Under current law the FHLBanks pay the full costs of their regulation through assessments imposed by their regulator, similar to the manner in which the Office of the Comptroller of the Currency is funded. The Bill would retain this approach for the expenses incurred by OFHEO, though it also would require Congressional approval through the appropriations process. However, the Bill would not authorize HUD to assess the FHLBanks for the additional costs of its oversight expenses. This burden would fall on the taxpayers, competing with other priorities for a share of the HUD budget. I believe that the costs of regulating the FHLBanks should be paid as they always have been, by the Banks themselves, and not by the intended beneficiaries of the GSE subsidy.
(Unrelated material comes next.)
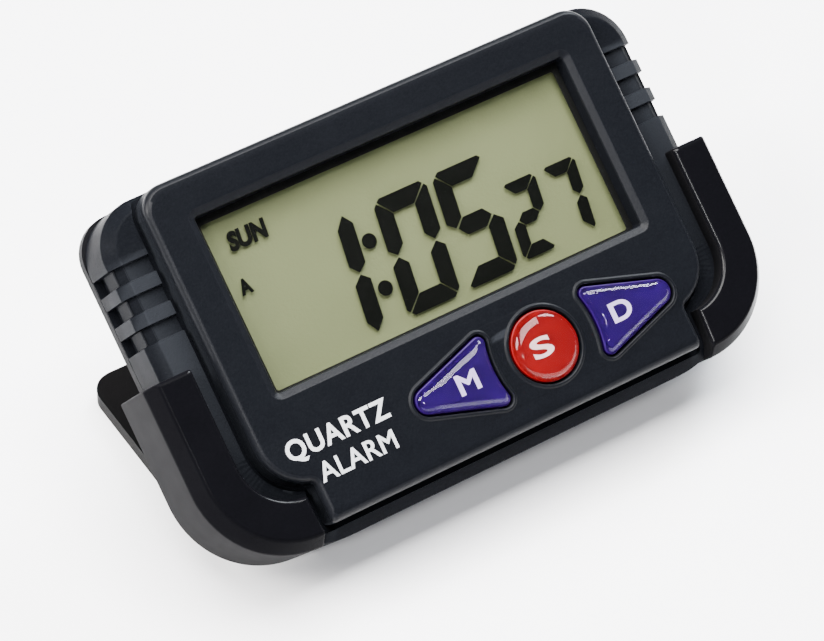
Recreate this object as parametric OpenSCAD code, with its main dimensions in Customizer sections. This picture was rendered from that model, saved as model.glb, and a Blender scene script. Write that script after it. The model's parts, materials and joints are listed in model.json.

In addition to these three significant concerns, the Bill would create a serious conflict of interest in assigning to OFHEO, the safety and soundness regulator of Fannie Mae and Freddie Mac, the responsibility for issuing the debt obligations of the FHLBanks. This would require OFHEO to compete directly in the capital markets with Fannie Mae and Freddie Mac. The prospect that a major issuer of GSE debt would have direct regulatory authority over its principal competitors would be unprecedented and would place OFHEO in a conflict between its regulatory duties and its duty to obtain the most competitive terms on the FHLBank System debt.
In summary, the Bill would have the perverse effects on the FHLBank System of eliminating the mission mandate, substituting a weak and ineffectual regulatory structure, and transferring the federal subsidy from consumers to financial institutions. I fail to see the public purpose that would be served by such changes, which would only benefit the members of the FHLBanks and encourage the FHLBanks to make even greater investments of the type that have prompted concern in Congress and the Administration. In closing, I wish to note that the views expressed here are my own and do not necessarily represent those of the other directors of the Finance Board or of the Administration.